**Provided data**

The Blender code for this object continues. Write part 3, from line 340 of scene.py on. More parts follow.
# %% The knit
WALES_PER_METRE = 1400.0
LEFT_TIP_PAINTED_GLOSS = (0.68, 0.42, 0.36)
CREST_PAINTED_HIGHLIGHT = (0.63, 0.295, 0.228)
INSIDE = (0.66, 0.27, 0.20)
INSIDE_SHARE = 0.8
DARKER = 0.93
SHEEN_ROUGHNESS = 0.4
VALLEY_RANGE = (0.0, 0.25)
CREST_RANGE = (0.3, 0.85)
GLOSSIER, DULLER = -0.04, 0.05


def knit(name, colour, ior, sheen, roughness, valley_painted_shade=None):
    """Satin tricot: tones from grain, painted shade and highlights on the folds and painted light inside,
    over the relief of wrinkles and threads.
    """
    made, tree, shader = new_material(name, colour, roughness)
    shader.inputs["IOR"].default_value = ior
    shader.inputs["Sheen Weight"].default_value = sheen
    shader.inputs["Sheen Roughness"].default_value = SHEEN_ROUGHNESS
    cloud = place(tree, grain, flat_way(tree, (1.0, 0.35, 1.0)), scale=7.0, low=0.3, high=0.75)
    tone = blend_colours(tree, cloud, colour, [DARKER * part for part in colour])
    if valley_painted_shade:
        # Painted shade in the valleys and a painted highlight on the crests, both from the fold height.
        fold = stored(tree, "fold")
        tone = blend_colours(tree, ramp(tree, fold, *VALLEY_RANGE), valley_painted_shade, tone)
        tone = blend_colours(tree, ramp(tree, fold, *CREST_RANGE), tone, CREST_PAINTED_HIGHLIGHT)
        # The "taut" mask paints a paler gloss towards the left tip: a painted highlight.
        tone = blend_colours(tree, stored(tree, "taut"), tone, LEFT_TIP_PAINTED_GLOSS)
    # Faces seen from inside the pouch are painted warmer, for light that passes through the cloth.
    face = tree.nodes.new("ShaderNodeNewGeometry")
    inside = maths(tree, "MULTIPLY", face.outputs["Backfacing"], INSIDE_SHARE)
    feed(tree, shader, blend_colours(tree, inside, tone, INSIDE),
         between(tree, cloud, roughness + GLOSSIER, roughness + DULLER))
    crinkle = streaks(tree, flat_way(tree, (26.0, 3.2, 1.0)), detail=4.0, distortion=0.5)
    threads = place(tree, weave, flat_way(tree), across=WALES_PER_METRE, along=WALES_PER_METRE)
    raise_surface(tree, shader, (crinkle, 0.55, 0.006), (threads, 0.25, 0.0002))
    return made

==

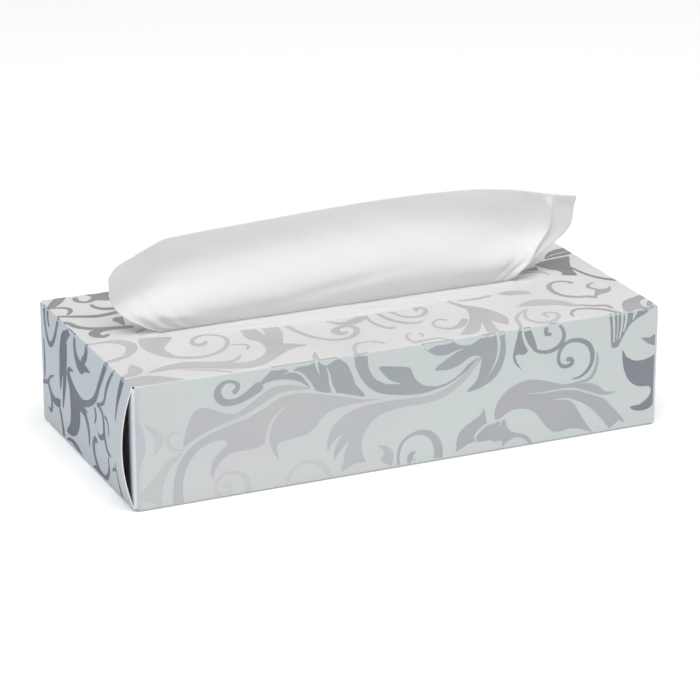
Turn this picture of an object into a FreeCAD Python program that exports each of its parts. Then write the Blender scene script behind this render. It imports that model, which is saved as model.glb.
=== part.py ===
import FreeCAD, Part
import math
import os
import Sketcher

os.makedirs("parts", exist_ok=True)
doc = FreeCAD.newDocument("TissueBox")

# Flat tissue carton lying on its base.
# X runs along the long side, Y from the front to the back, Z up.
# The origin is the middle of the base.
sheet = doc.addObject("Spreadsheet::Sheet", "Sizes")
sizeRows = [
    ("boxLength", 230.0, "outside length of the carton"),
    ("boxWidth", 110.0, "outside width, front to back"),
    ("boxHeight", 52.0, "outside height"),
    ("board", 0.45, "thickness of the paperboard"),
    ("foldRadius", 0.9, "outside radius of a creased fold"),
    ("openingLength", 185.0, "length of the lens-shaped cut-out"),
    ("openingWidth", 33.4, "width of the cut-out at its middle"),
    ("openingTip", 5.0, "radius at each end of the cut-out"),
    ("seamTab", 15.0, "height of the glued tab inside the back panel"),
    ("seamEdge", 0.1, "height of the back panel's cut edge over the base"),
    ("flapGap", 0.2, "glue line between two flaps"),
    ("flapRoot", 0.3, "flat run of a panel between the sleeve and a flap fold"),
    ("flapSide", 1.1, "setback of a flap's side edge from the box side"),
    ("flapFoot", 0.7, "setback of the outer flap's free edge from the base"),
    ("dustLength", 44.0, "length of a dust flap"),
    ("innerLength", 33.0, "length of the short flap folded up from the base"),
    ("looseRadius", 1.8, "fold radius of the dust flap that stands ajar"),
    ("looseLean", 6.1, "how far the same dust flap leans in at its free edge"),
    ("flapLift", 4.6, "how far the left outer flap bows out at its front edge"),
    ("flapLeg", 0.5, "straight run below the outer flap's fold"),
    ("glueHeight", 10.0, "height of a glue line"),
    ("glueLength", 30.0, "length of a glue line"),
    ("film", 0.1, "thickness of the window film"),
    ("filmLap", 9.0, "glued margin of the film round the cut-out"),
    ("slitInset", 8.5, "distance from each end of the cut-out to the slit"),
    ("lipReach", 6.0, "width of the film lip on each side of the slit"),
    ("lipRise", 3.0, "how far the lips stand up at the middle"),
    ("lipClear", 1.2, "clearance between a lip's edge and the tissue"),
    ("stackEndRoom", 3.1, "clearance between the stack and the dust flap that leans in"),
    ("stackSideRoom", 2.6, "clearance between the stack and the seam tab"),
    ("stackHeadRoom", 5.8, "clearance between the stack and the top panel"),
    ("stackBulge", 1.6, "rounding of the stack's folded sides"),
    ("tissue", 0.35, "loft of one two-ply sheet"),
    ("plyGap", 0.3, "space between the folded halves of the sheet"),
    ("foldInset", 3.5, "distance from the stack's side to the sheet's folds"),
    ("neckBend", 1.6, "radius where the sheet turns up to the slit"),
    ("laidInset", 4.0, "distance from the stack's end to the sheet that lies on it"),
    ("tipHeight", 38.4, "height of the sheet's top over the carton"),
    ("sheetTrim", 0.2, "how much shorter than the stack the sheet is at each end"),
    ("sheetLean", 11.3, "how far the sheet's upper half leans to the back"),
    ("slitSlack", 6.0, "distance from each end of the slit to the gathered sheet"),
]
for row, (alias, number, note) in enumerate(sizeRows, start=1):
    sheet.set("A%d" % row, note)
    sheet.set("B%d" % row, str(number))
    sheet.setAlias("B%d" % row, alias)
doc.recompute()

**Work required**
This exercise asks for the lines from the line with "The Blender code" to the line with "GLOSSIER, DULLER = -0.04, 0.05", both lines included, set down exactly and with nothing else.

**Solved problem**
The Blender code for this object continues. Write part 3, from line 340 of scene.py on. More parts follow.
# %% The knit
WALES_PER_METRE = 1400.0
LEFT_TIP_PAINTED_GLOSS = (0.68, 0.42, 0.36)
CREST_PAINTED_HIGHLIGHT = (0.63, 0.295, 0.228)
INSIDE = (0.66, 0.27, 0.20)
INSIDE_SHARE = 0.8
DARKER = 0.93
SHEEN_ROUGHNESS = 0.4
VALLEY_RANGE = (0.0, 0.25)
CREST_RANGE = (0.3, 0.85)
GLOSSIER, DULLER = -0.04, 0.05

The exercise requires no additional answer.